Clearly, in these 30 years, there are many things that Bhattacharjee has had to forego — particularly since becoming chief minister. He doesn’t get the time to write anymore — the days when he translated Gabriel Garcia Marquez and Vladimir Mayakovsky into Bengali are long gone. “I used to write while travelling on train, on my way to Darjeeling,” he says. “They don’t let me take a train any more.”

He gets the time to read, though. Right now, he is revelling in the works of Turkish writer Orhan Pamuk, and has even given one of his books to Governor Gopal Krishna Gandhi.

But that was probably before Nandigram. Relations between the Governor and the government were strained for a while after Gandhi voiced his concern over the March 14 police firing. The repercussions of Nandigram, and the continuing agitation over Singur, are still reverberating. They are, arguably, the darkest hours in Bhattacharjee’s seven-year-old rule so far.

Yet, industry remains his refrain. “Bengal was once the most industrialised state. We want to bring back its lost glory,' he says, and lists the investments that have come in — in iron and steel, petrochemicals, information technology, leather and cement. “Almost every month, there is a new investment,” he says.

It’s clear, though, that Bhattacharjee’s take on industry and investment is not shared by some of his colleagues. “On agriculture, we were unanimous. But when it comes to industry, the traditional Left gets stuck in its groove. ‘Mitsubishi? Ratan Tata? IBM?’,” he says, raising his voice in mock horror.

So does that mean he is still a communist after all? Didn’t he once say that they were communists 50 years ago, but were realists now?
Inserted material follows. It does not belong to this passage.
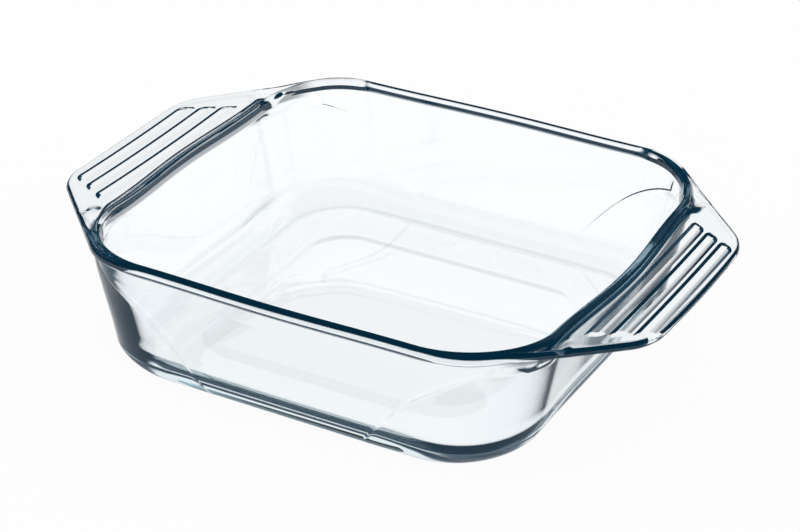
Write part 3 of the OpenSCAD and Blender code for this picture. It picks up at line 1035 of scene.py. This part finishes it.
class DISH_OT_studio(bpy.types.Operator):
    """Set up the floor, the backdrop, the lamps and the camera"""
    bl_idname = "dish.studio"
    bl_label = "Set up the studio"

    def execute(self, context):
        scene = context.scene
        look = scene.dish_studio
        for mesh, in_glass in zip(stage_meshes(look), (floor_in_glass, wall_in_glass)):
            mesh.materials.append(stage_material(mesh.name, look, in_glass))
            holder = bpy.data.objects.new(mesh.name, mesh)
            scene.collection.objects.link(holder)
            holder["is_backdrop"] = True
        scene.world = world_material(look)
        for name, place, size in LAMPS:
            soft_lamp(name, place, size, look.lamp_power)
        camera = bpy.data.cameras.new("studio_camera")
        camera.lens, camera.sensor_width, camera.clip_end = LENS, SENSOR, CLIP_END
        scene.camera = aimed("studio_camera", camera, CAMERA)
        scene.view_settings.view_transform = "Standard"
        return {"FINISHED"}


class DISH_PT_panel(bpy.types.Panel):
    """Sizes and looks, with a button for each step"""
    bl_label = "Roasting dish"
    bl_idname = "DISH_PT_panel"
    bl_space_type = "VIEW_3D"
    bl_region_type = "UI"
    bl_category = "Dish"

    def draw(self, context):
        for step in STEPS:
            self.layout.operator(step.bl_idname)
        for group in GROUPS:
            box = self.layout.box()
            for name in GROUPS[group].__annotations__:
                box.prop(getattr(context.scene, group), name)


STEPS = (DISH_OT_press, DISH_OT_grips, DISH_OT_glass, DISH_OT_studio)
GROUPS = {
    "dish_sizes": DishSizes,
    "dish_grips": GripSizes,
    "dish_glass_look": GlassLook,
    "dish_studio": StudioLook,
}


def register():
    for each in (*GROUPS.values(), *STEPS, DISH_PT_panel):
        bpy.utils.register_class(each)
    for name, group in GROUPS.items():
        setattr(bpy.types.Scene, name, bpy.props.PointerProperty(type=group))


def unregister():
    for name in GROUPS:
        delattr(bpy.types.Scene, name)
    for each in (DISH_PT_panel, *reversed(STEPS), *GROUPS.values()):
        bpy.utils.unregister_class(each)


def main():
    register()
    bpy.ops.dish.press()
    bpy.ops.dish.grips()
    bpy.ops.dish.glass()
    bpy.ops.dish.studio()


if __name__ == "__main__":
    main()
“I am a communist and proud of that. We are not fools, but realists. We learn from our mistakes. An American top man — I won’t name him — said to me, ‘After all that has happened in the communist world, won’t you change the name of your party?’ And I said, ‘Our crimes and mistakes are greatly surpassed by those that your country committed in Vietnam. Are you ready to change the name of your party and the colour of your flag? Then why are you asking me to change the name of my party, and the colour of my flag?’ He was silenced.”

Perhaps that rebel spirit of ’64 — the one that led Bhattacharjee to set aside Sartre for Marx — is still alive. The flag is still red, but it was at its crimson best when an apocryphal story about Bhattacharjee did the rounds of Left circles several years ago. It was said that a worker who had been slapped by his powerful boss went to Bhattacharjee for help, and was told: “If you’d slapped him back, we would have helped you.”

“No, no, the story is not like that. Workers turned violent at a Pepsi plant. I sent the police. Later, one of them said to me: ‘Couldn’t you have spoken with us before sending the police?’ And I replied, ‘Did you speak with me before indulging in violence’?”

The story about the slapped worker may be no more than a fable. It recalls a Bhattacharjee who exited the radical stage a long time ago, along with agriculture, Mayakovsky and the train to Darjeeling. Perhaps the Pepsi story is the real-life story of the man who has replaced him — just as fields of rice are making way for industry and iron.